══ Material shown

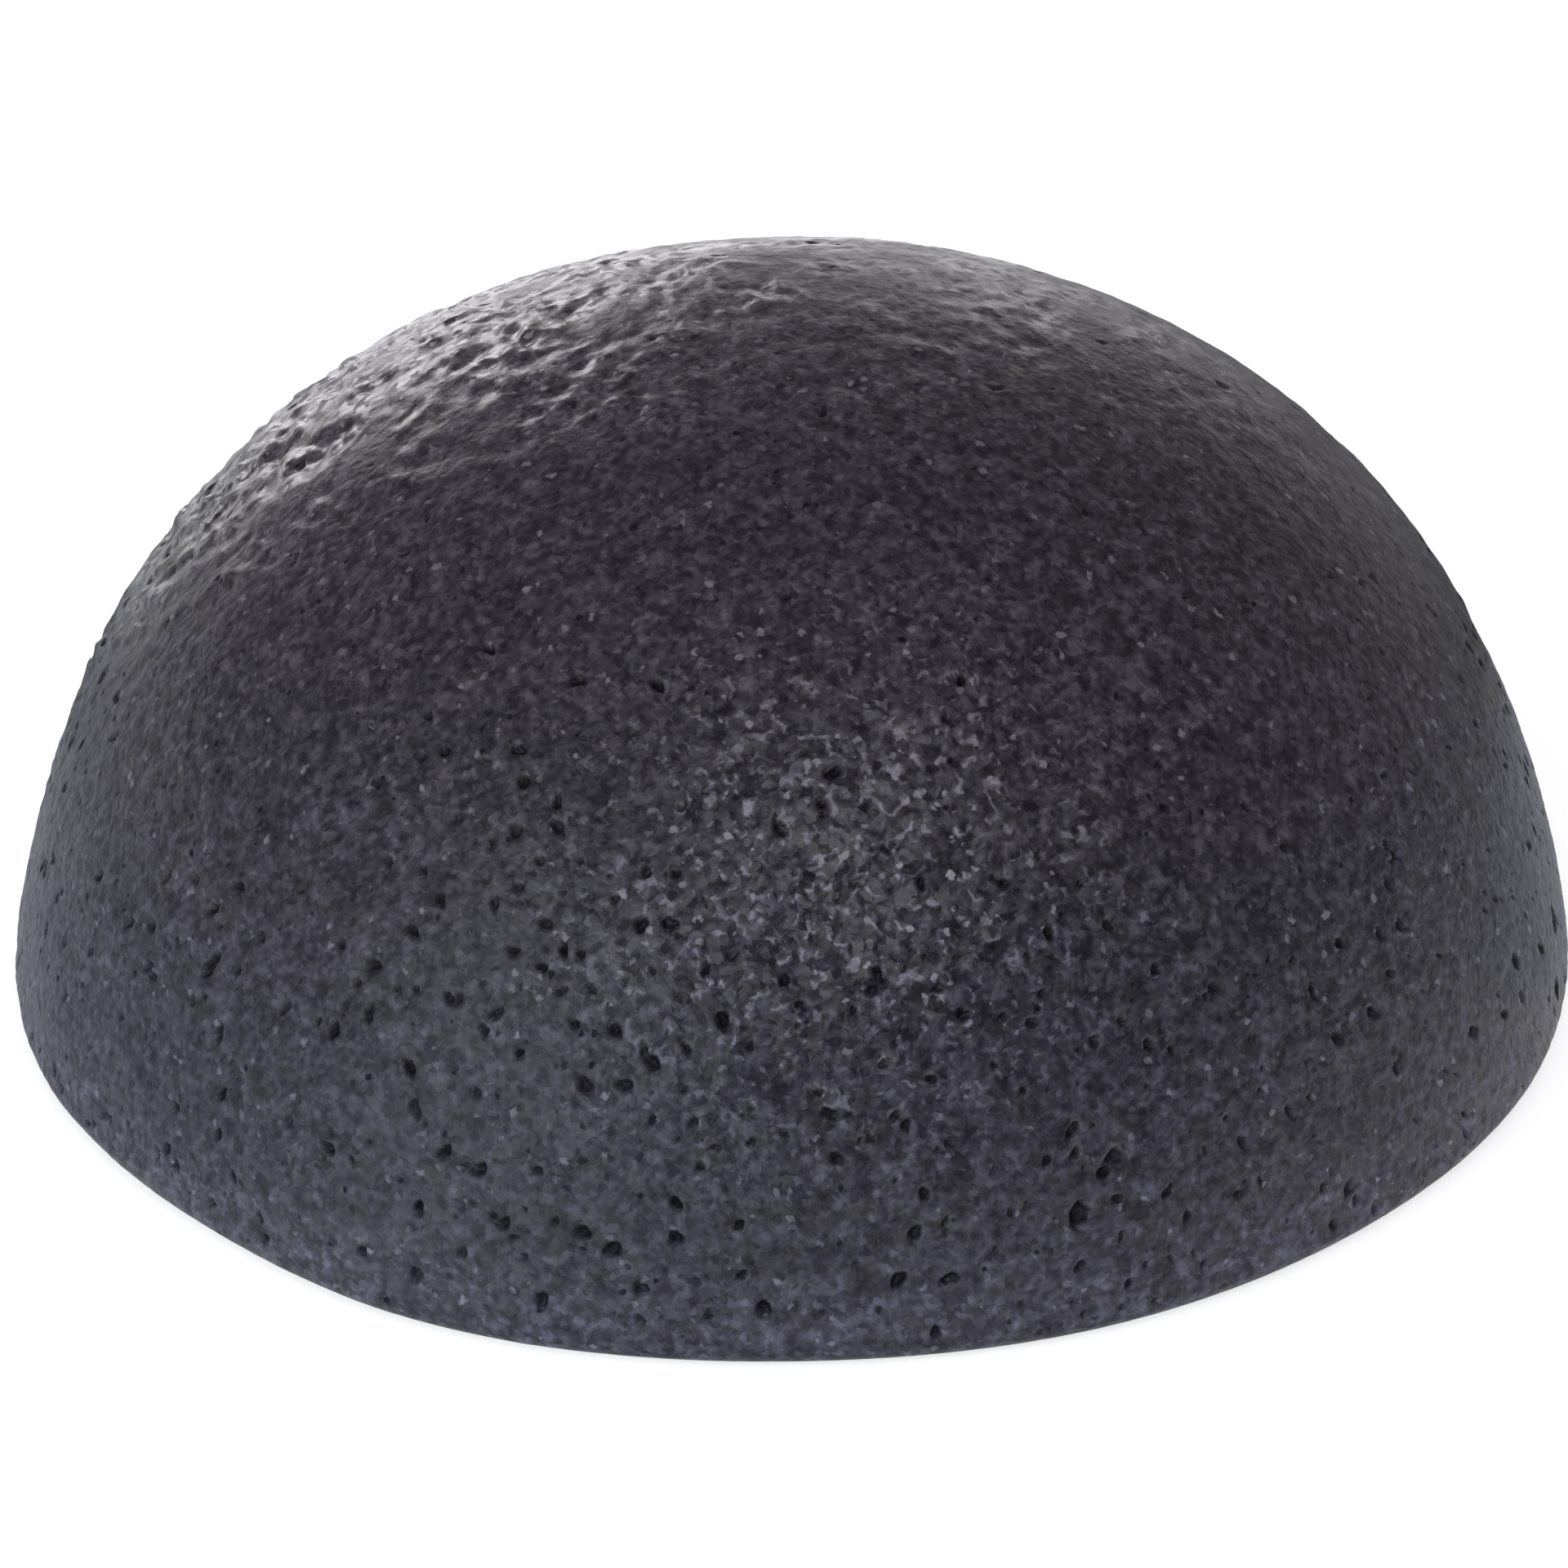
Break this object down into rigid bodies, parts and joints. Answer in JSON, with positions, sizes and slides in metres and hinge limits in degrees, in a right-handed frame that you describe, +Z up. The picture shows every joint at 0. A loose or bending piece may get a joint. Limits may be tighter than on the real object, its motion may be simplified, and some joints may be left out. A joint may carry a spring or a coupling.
{
  "type": "konjac sponge",
  "caption": "Half-ball konjac cleansing sponge in charcoal grey, with a flat base, a rounded rim and open pores.",
  "frame": {"origin": "middle of the flat face that the sponge stands on", "axes": "+Z up out of the flat face through the top of the dome; +X and +Y lie in the flat face and are interchangeable, because the dome is round"},
  "size_m": [0.08, 0.08, 0.0366],
  "materials": {
    "dome_gel": "satin",
    "base_gel": "matte",
    "core_foam": "matte"
  },
  "bodies": {
    "root": {"dome_skin": "dome_gel", "base_skin": "base_gel", "foam_core": "core_foam"}
  },
  "joints": []
}
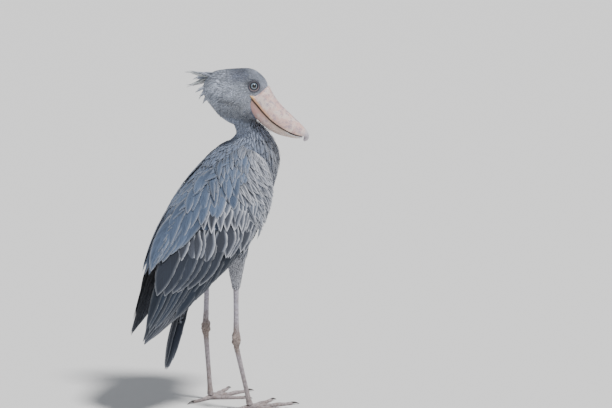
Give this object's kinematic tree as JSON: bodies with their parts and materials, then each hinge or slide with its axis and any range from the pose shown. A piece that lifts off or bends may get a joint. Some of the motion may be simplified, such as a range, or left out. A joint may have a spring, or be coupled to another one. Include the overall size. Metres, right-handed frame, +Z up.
{
  "type": "standing shoebill",
  "caption": "Still life-size shoebill standing on both feet, wings folded, head turned to its right, with a broad hooked bill.",
  "frame": {"origin": "middle of the bounding box's base, on the floor that the toes stand on", "axes": "+X the way the body faces, +Y towards the bird's left, +Z up"},
  "size_m": [0.578, 0.3366, 1.127],
  "materials": {
    "plumage": "soft slate blue-grey body feathers",
    "flight": "dark slate vanes with pale grey edges",
    "bill": "satin pinkish horn with grey flecks",
    "eye": "wet pale blue-grey iris with a small black pupil",
    "leg": "matt scaly grey skin",
    "claw": "dull dark horn"
  },
  "bodies": {
    "root": {"ankle_left": "leg", "ankle_right": "leg", "claw_hind_left": "claw", "claw_hind_right": "claw", "claw_inner_left": "claw", "claw_inner_right": "claw", "claw_middle_left": "claw", "claw_middle_right": "claw", "claw_outer_left": "claw", "claw_outer_right": "claw", "eye_left": "eye", "eye_right": "eye", "head": "plumage", "lower_bill": "bill", "neck": "plumage", "shank_left": "leg", "shank_right": "leg", "tail": "flight", "tarsus_left": "leg", "tarsus_right": "leg", "thigh_left": "plumage", "thigh_right": "plumage", "toe_hind_left": "leg", "toe_hind_right": "leg", "toe_inner_left": "leg", "toe_inner_right": "leg", "toe_middle_left": "leg", "toe_middle_right": "leg", "toe_outer_left": "leg", "toe_outer_right": "leg", "torso": "plumage", "upper_bill": "bill", "wing_left": "flight", "wing_right": "flight"}
  },
  "joints": []
}
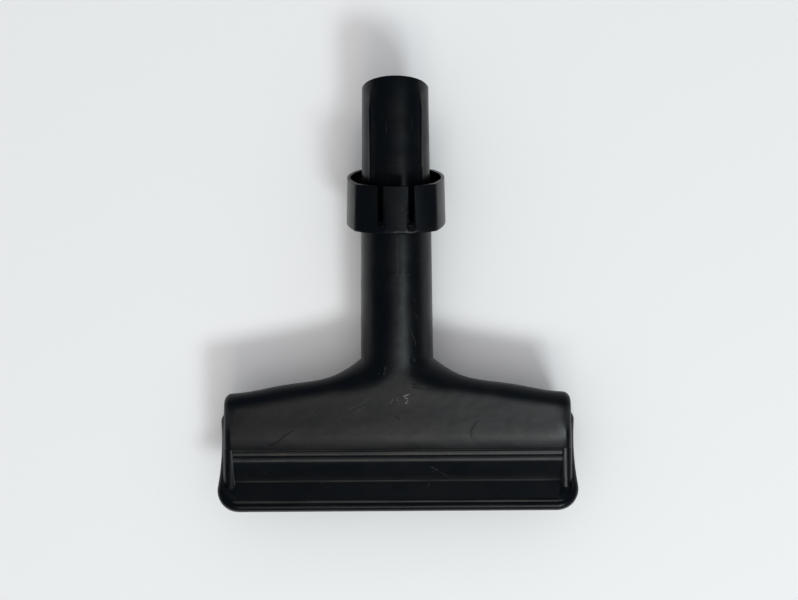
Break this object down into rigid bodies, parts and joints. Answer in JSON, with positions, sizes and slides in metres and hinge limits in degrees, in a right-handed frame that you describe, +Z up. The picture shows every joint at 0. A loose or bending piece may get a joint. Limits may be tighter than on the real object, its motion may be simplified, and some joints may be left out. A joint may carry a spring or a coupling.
{
  "type": "vacuum upholstery nozzle",
  "caption": "Black plastic upholstery nozzle for a vacuum cleaner: a wide slanted suction head on a short tube, with a collar cup and a push-in spigot.",
  "frame": {"origin": "centre of the bounding box, on the floor it lies on", "axes": "+Y along the tube from the suction head to the spigot, as seen from above; +Z up, the front of the head facing up; +X across the head"},
  "size_m": [0.1806, 0.2122, 0.0513],
  "materials": {
    "black_plastic": "satin moulded black plastic, slightly worn"
  },
  "bodies": {
    "root": {"nozzle_body": "black_plastic", "collar_cup": "black_plastic"}
  },
  "joints": []
}
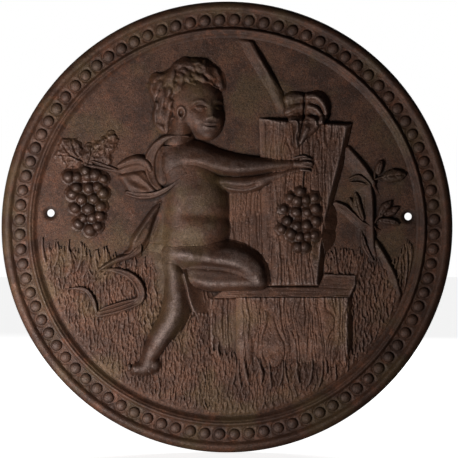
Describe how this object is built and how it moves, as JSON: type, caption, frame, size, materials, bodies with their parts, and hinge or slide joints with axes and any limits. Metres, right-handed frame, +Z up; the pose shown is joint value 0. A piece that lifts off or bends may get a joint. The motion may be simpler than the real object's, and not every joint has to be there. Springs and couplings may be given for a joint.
{
  "type": "round cast-iron fireback",
  "caption": "Round cast-iron fireback: flat plate, beaded moulding and raised scene of a child with grapes beside a board and block in grass; two fixing holes.",
  "frame": {"origin": "centre of the disc's flat back face", "axes": "+Y out of the back face towards the chimney wall, -Y towards the room, +X right as seen from the room, +Z up"},
  "size_m": [0.45, 0.024, 0.45],
  "materials": {
    "field_iron": "rust-brown waxed cast iron",
    "rim_iron": "rust-brown waxed cast iron",
    "relief_iron": "rust-brown cast iron, rubbed grey on its high places"
  },
  "bodies": {
    "root": {"back_plate": "field_iron", "rim_moulding": "rim_iron", "bead_row_1": "rim_iron", "bead_row_2": "rim_iron", "bead_row_3": "rim_iron", "bead_row_4": "rim_iron", "grass_left": "relief_iron", "grass_right": "relief_iron", "grass_front": "relief_iron", "board": "relief_iron", "plank": "relief_iron", "block_front": "relief_iron", "block_side": "relief_iron", "block_top": "relief_iron", "vine_leaf": "relief_iron", "vine_branch": "relief_iron", "near_hand": "relief_iron", "near_arm": "relief_iron", "hair": "relief_iron", "shoulder_sash": "relief_iron", "head": "relief_iron", "underarm_sash": "relief_iron", "thigh": "relief_iron", "calf": "relief_iron", "torso": "relief_iron", "far_arm": "relief_iron", "standing_leg": "relief_iron", "standing_foot": "relief_iron", "kneeling_foot": "relief_iron", "sash_knot": "relief_iron", "sash_fall": "relief_iron", "sash_turn": "relief_iron", "sash_loop": "relief_iron", "sash_end": "relief_iron", "left_grapes": "relief_iron", "left_leaf_outer": "relief_iron", "left_leaf_inner": "relief_iron", "left_leaf_small": "relief_iron", "left_stem": "relief_iron", "held_grapes": "relief_iron", "held_stem": "relief_iron", "sprig_stem": "relief_iron", "sprig_twig": "relief_iron", "sprig_branch": "relief_iron", "sprig_blade": "relief_iron", "sprig_tail": "relief_iron", "sprig_leaf_bud": "relief_iron", "sprig_leaf_top": "relief_iron", "sprig_leaf_left": "relief_iron", "sprig_leaf_right": "relief_iron", "sprig_leaf_low": "relief_iron"}
  },
  "joints": []
}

════

Using the exact wording, write out all of the records.

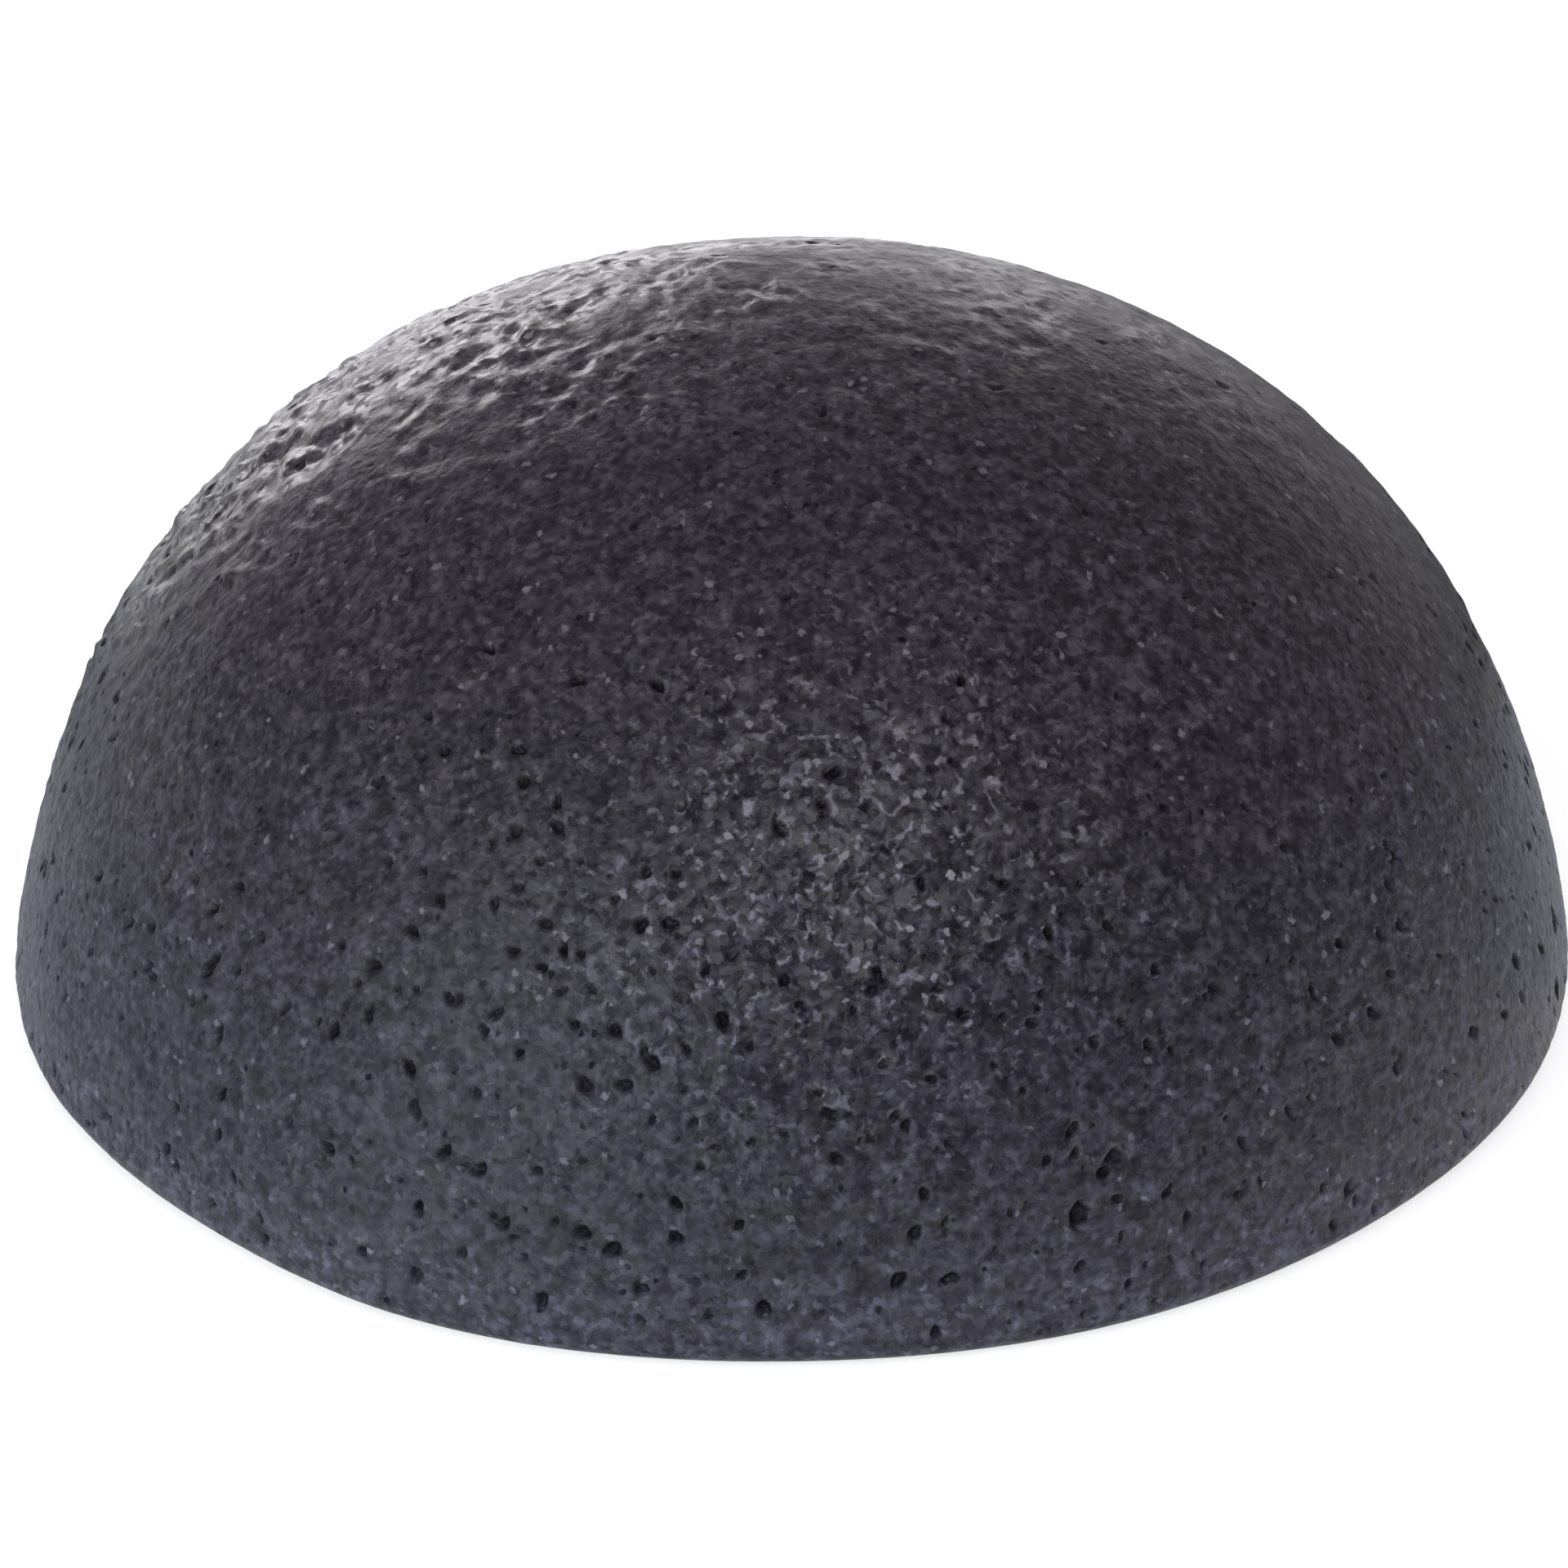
Break this object down into rigid bodies, parts and joints. Answer in JSON, with positions, sizes and slides in metres and hinge limits in degrees, in a right-handed frame that you describe, +Z up. The picture shows every joint at 0. A loose or bending piece may get a joint. Limits may be tighter than on the real object, its motion may be simplified, and some joints may be left out. A joint may carry a spring or a coupling.
{
  "type": "konjac sponge",
  "caption": "Half-ball konjac cleansing sponge in charcoal grey, with a flat base, a rounded rim and open pores.",
  "frame": {"origin": "middle of the flat face that the sponge stands on", "axes": "+Z up out of the flat face through the top of the dome; +X and +Y lie in the flat face and are interchangeable, because the dome is round"},
  "size_m": [0.08, 0.08, 0.0366],
  "materials": {
    "dome_gel": "satin",
    "base_gel": "matte",
    "core_foam": "matte"
  },
  "bodies": {
    "root": {"dome_skin": "dome_gel", "base_skin": "base_gel", "foam_core": "core_foam"}
  },
  "joints": []
}
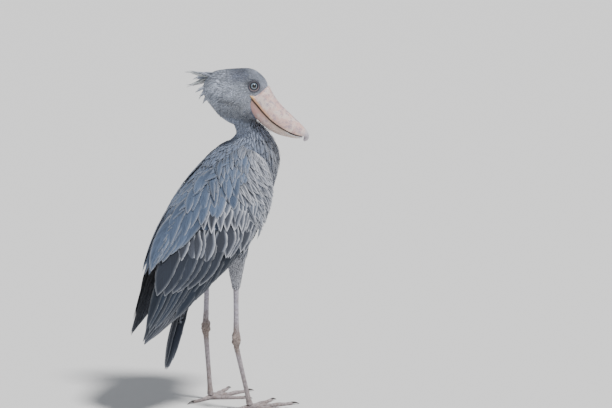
Give this object's kinematic tree as JSON: bodies with their parts and materials, then each hinge or slide with its axis and any range from the pose shown. A piece that lifts off or bends may get a joint. Some of the motion may be simplified, such as a range, or left out. A joint may have a spring, or be coupled to another one. Include the overall size. Metres, right-handed frame, +Z up.
{
  "type": "standing shoebill",
  "caption": "Still life-size shoebill standing on both feet, wings folded, head turned to its right, with a broad hooked bill.",
  "frame": {"origin": "middle of the bounding box's base, on the floor that the toes stand on", "axes": "+X the way the body faces, +Y towards the bird's left, +Z up"},
  "size_m": [0.578, 0.3366, 1.127],
  "materials": {
    "plumage": "soft slate blue-grey body feathers",
    "flight": "dark slate vanes with pale grey edges",
    "bill": "satin pinkish horn with grey flecks",
    "eye": "wet pale blue-grey iris with a small black pupil",
    "leg": "matt scaly grey skin",
    "claw": "dull dark horn"
  },
  "bodies": {
    "root": {"ankle_left": "leg", "ankle_right": "leg", "claw_hind_left": "claw", "claw_hind_right": "claw", "claw_inner_left": "claw", "claw_inner_right": "claw", "claw_middle_left": "claw", "claw_middle_right": "claw", "claw_outer_left": "claw", "claw_outer_right": "claw", "eye_left": "eye", "eye_right": "eye", "head": "plumage", "lower_bill": "bill", "neck": "plumage", "shank_left": "leg", "shank_right": "leg", "tail": "flight", "tarsus_left": "leg", "tarsus_right": "leg", "thigh_left": "plumage", "thigh_right": "plumage", "toe_hind_left": "leg", "toe_hind_right": "leg", "toe_inner_left": "leg", "toe_inner_right": "leg", "toe_middle_left": "leg", "toe_middle_right": "leg", "toe_outer_left": "leg", "toe_outer_right": "leg", "torso": "plumage", "upper_bill": "bill", "wing_left": "flight", "wing_right": "flight"}
  },
  "joints": []
}
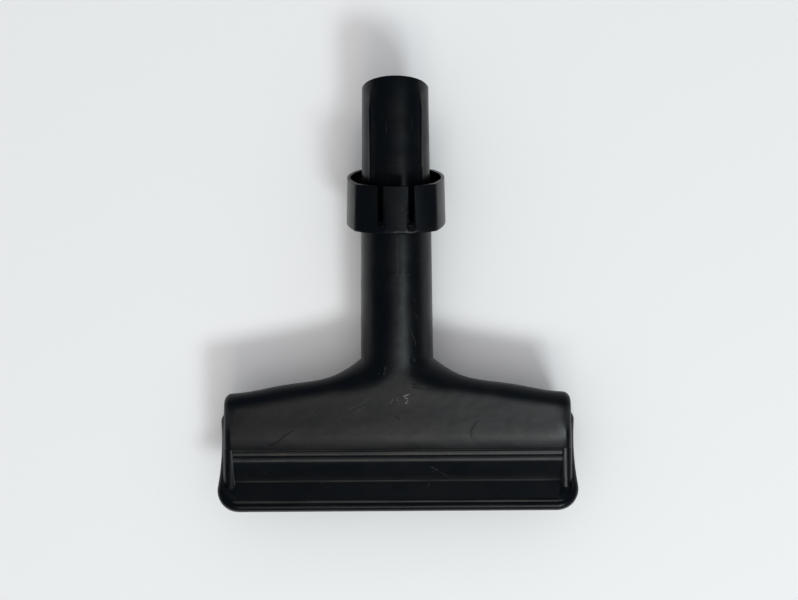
Break this object down into rigid bodies, parts and joints. Answer in JSON, with positions, sizes and slides in metres and hinge limits in degrees, in a right-handed frame that you describe, +Z up. The picture shows every joint at 0. A loose or bending piece may get a joint. Limits may be tighter than on the real object, its motion may be simplified, and some joints may be left out. A joint may carry a spring or a coupling.
{
  "type": "vacuum upholstery nozzle",
  "caption": "Black plastic upholstery nozzle for a vacuum cleaner: a wide slanted suction head on a short tube, with a collar cup and a push-in spigot.",
  "frame": {"origin": "centre of the bounding box, on the floor it lies on", "axes": "+Y along the tube from the suction head to the spigot, as seen from above; +Z up, the front of the head facing up; +X across the head"},
  "size_m": [0.1806, 0.2122, 0.0513],
  "materials": {
    "black_plastic": "satin moulded black plastic, slightly worn"
  },
  "bodies": {
    "root": {"nozzle_body": "black_plastic", "collar_cup": "black_plastic"}
  },
  "joints": []
}
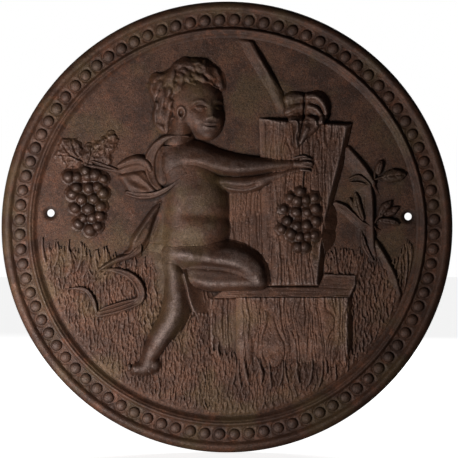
Describe how this object is built and how it moves, as JSON: type, caption, frame, size, materials, bodies with their parts, and hinge or slide joints with axes and any limits. Metres, right-handed frame, +Z up; the pose shown is joint value 0. A piece that lifts off or bends may get a joint. The motion may be simpler than the real object's, and not every joint has to be there. Springs and couplings may be given for a joint.
{
  "type": "round cast-iron fireback",
  "caption": "Round cast-iron fireback: flat plate, beaded moulding and raised scene of a child with grapes beside a board and block in grass; two fixing holes.",
  "frame": {"origin": "centre of the disc's flat back face", "axes": "+Y out of the back face towards the chimney wall, -Y towards the room, +X right as seen from the room, +Z up"},
  "size_m": [0.45, 0.024, 0.45],
  "materials": {
    "field_iron": "rust-brown waxed cast iron",
    "rim_iron": "rust-brown waxed cast iron",
    "relief_iron": "rust-brown cast iron, rubbed grey on its high places"
  },
  "bodies": {
    "root": {"back_plate": "field_iron", "rim_moulding": "rim_iron", "bead_row_1": "rim_iron", "bead_row_2": "rim_iron", "bead_row_3": "rim_iron", "bead_row_4": "rim_iron", "grass_left": "relief_iron", "grass_right": "relief_iron", "grass_front": "relief_iron", "board": "relief_iron", "plank": "relief_iron", "block_front": "relief_iron", "block_side": "relief_iron", "block_top": "relief_iron", "vine_leaf": "relief_iron", "vine_branch": "relief_iron", "near_hand": "relief_iron", "near_arm": "relief_iron", "hair": "relief_iron", "shoulder_sash": "relief_iron", "head": "relief_iron", "underarm_sash": "relief_iron", "thigh": "relief_iron", "calf": "relief_iron", "torso": "relief_iron", "far_arm": "relief_iron", "standing_leg": "relief_iron", "standing_foot": "relief_iron", "kneeling_foot": "relief_iron", "sash_knot": "relief_iron", "sash_fall": "relief_iron", "sash_turn": "relief_iron", "sash_loop": "relief_iron", "sash_end": "relief_iron", "left_grapes": "relief_iron", "left_leaf_outer": "relief_iron", "left_leaf_inner": "relief_iron", "left_leaf_small": "relief_iron", "left_stem": "relief_iron", "held_grapes": "relief_iron", "held_stem": "relief_iron", "sprig_stem": "relief_iron", "sprig_twig": "relief_iron", "sprig_branch": "relief_iron", "sprig_blade": "relief_iron", "sprig_tail": "relief_iron", "sprig_leaf_bud": "relief_iron", "sprig_leaf_top": "relief_iron", "sprig_leaf_left": "relief_iron", "sprig_leaf_right": "relief_iron", "sprig_leaf_low": "relief_iron"}
  },
  "joints": []
}